In the lowest zone of the lung described by West et al.,4 zone 3, PPA > PV > PA, therefore the arteriovenous pressure gradient (PPA – PV) determines flow rate. This gradient remains relatively constant as it descends through this zone, although because pleural pressures increase less, blood flow is greater in more dependent areas of zone 3. A zone 4 region in the most dependent areas of lung also has been described. In this region, transudated pulmonary interstitial fluid increases interstitial pressures, thereby reducing blood flow; this effect is exaggerated as lung volume diminishes from total lung capacity to residual volume.
PBF in immature animals differs in several important ways from that in adult animals. Studies in piglets suggest that the pulmonary vascular bed may be fully recruited,5,6 with no contribution of Starling resistors in the pulmonary circulation during exposure to acute or chronic hypoxia. Furthermore, neonatal piglets show a relative hypoxemia and an increased dispersion of PBF (by the multiple inert gas elimination technique [MIGET]). This dispersion is measured as the standard deviation of PBF and is the second moment on a log scale of distribution about the blood flow mean among both high and low VA/Q units compared with mature animals. In general, an increase in the standard deviation of PBF also occurs with lung disease.

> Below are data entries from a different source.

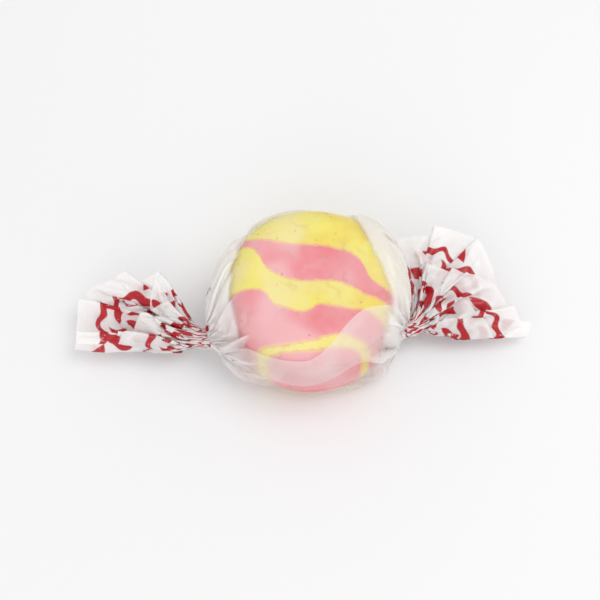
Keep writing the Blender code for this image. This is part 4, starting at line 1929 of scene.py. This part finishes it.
@dataclass(frozen=True)
class Studio:
    """A pale floor, soft light from above and the camera at the photograph's angle."""

    target: Place = (-0.0020, 0.0010, 0.0070)
    elevation: float = 65.0
    distance: float = 0.222
    lens: float = 85.0
    nearest_seen: float = 0.01
    floor_half: float = 1.5
    floor_colour: Colour = (0.86, 0.86, 0.87)
    floor_shade: float = 0.98
    floor_roughness: float = 0.7
    cloud_scale: float = 6.0
    cloud_edge: Range = (0.3, 0.7)
    lamps: tuple[Lamp, ...] = (
        Lamp("key", place=(0.20, 0.00, 0.52), size=0.30, power=0.84),
        Lamp("fill", place=(-0.06, -0.50, 0.34), size=0.50, power=0.60),
    )
    sky: float = 0.80
    layers_seen_through: int = 24

    def place_camera(self) -> None:
        """Put the camera in front of the object, looking down on it."""
        lens = bpy.data.cameras.new("camera")
        lens.lens = self.lens
        lens.clip_start = self.nearest_seen
        camera = placed("camera", lens)
        rise = math.radians(self.elevation)
        back = Vector((0.0, -math.cos(rise), math.sin(rise)))
        camera.location = Vector(self.target) + back * self.distance
        camera.rotation_euler = back.to_track_quat("Z", "Y").to_euler()
        bpy.context.scene.camera = camera

    def lay_floor(self) -> None:
        """Make the floor, which isn't part of the object."""
        plane = bmesh.new()
        bmesh.ops.create_grid(plane, x_segments=2, y_segments=2, size=self.floor_half)
        floor = placed("floor", mesh_from(plane, "floor"))
        desk = ShaderDesk("pale_floor")
        cloud = desk.noise(self.cloud_scale).between(*self.cloud_edge)
        shade = tuple(self.floor_shade * part for part in self.floor_colour)
        desk.link(desk.mixed(cloud, self.floor_colour, shade), desk.shader.inputs["Base Color"])
        desk.shader.inputs["Roughness"].default_value = self.floor_roughness
        floor.data.materials.append(desk.material)

    def hang(self, lamp: Lamp) -> None:
        """Hang one soft square light that faces the object.

        Args:
            lamp: Its name, place, size and power.
        """
        glow = bpy.data.lights.new(lamp.name, "AREA")
        glow.size = lamp.size
        glow.energy = lamp.power
        light = placed(lamp.name, glow)
        light.location = lamp.place
        away = Vector(lamp.place) - Vector(self.target)
        light.rotation_euler = away.to_track_quat("Z", "Y").to_euler()

    def build(self) -> None:
        """Set up the floor, the lights and the camera."""
        self.lay_floor()
        self.place_camera()
        for lamp in self.lamps:
            self.hang(lamp)
        world = bpy.data.worlds.new("soft sky")
        world.use_nodes = True
        background = world.node_tree.nodes["Background"]
        background.inputs["Color"].default_value = (1.0, 1.0, 1.0, 1.0)
        background.inputs["Strength"].default_value = self.sky
        bpy.context.scene.world = world
        bpy.context.scene.view_settings.view_transform = "Standard"
        bpy.context.scene.cycles.transparent_max_bounces = self.layers_seen_through


def main() -> None:
    """Build the candy, its paper and the studio."""
    logging.basicConfig(level=logging.INFO, format="%(message)s")
    disc = CandyDisc()
    Candy(disc).build()
    left = Tail(End.LEFT, neck=(-0.0156, -0.0048, 0.0050), heading=11.5, rise=5.0, roll=14.0, spread=58.0,
                length=0.0178, pleats=3.0, folded_under=0.27, pleat_angle=4.5, puff=4.5, seed=3)
    right = Tail(End.RIGHT, neck=(0.0144, -0.0030, 0.0050), heading=45.0, rise=8.0, roll=14.0, spread=110.0,
                 length=0.0164, pleats=3.4, folded_under=0.14, pleat_angle=4.5, puff=4.0, seed=8)
    wrap = PaperWrap(disc, left, right)
    paper = wrap.build(WaxedPaper(sheet_length=wrap.length, sheet_width=0.0885))
    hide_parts("wrapper")
    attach(paper, BODY)
    LOG.info("%s: %d faces", paper.name, len(paper.data.polygons))
    Studio().build()


if __name__ == "__main__":
    main()
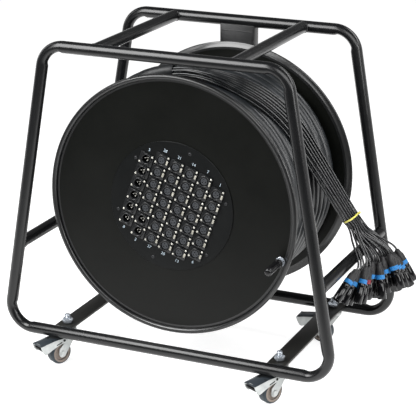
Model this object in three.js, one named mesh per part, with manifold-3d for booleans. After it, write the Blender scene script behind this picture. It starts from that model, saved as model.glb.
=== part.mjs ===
// A stage multicore cable drum: a tube trolley on four braked castors carries a drum that turns on a
// fixed spindle. The drum holds the wound multicore and a round panel of connectors, and the cable's
// tails run over the winding, through a tie and over the side tube, where their plugs hang.
// Millimetres, +Z up. The drum's axis lies along Y and the panel faces -Y. The origin is on the floor
// under the middle of the trolley's length and width, with the front pedals and the spindle's end
// counted in its length. Planes along Y are measured from halfway between the two tube loops.

import * as THREE from "three";
import { mergeVertices } from "three/addons/utils/BufferGeometryUtils.js";
import Module from "manifold-3d";

const wasm = await Module();
wasm.setup();

// Clearances and cuts
const touchGap = 0.3;
const weldGap = 0.3;
const runningGap = 0.3;
const cutOverrun = 2;

// Trolley frame
const tubeDiameter = 25;
const loopSpacing = 386;
const loopBottomWidth = 735;
const loopTopWidth = 520;
const bottomTubeHeight = 76.5;
const topTubeHeight = 694.5;
const loopBendRadius = 50;
const topCrossInset = 111;
const sideCrossHeight = 262.5;
const castorBarInset = 124.5;
const castorBarWidth = 40;
const castorBarThickness = 5;
const castorBarTopRise = 8;
const uprightWidth = 80;
const uprightDepth = 24;
const uprightWall = 4;

// Spindle and its nuts
const drumAxisHeight = 378;
const spindleDiameter = 30;
const spindleFrontEnd = 20;
const spindleStudDiameter = 20;
const spindleStudLength = 23;
const spindleCollarDiameter = 40;
const spindleNutAcrossFlats = 30;
const spindleNutThickness = 16;
const spindleThreadDiameter = 24;
const endNutAcrossFlats = 36;
const endNutThickness = 8;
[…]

Fractal Model of Pulmonary Blood Flow and Ventilation
The gravitational model provided a useful and accurate model of PBF. However, as studies employed increasing power of resolution, PBF was shown to have greater heterogeneity than was described by the gravitational model.7–9 Blood flow in isogravitational planes was shown to be nearly as heterogeneous as the entire lung, yet the gravitational model predicted uniform flow in such planes (Figure 41-3). This heterogeneity in PBF was initially considered random, but the regional flow distributions were shown to be correlated with neighboring regions.9 Thus high-flow regions were adjacent to other high-flow regions and low-flow regions bordered other low-flow regions. The distribution of PBF was shown to be independent of the scale of measurement, suggesting a fractal nature of PBF.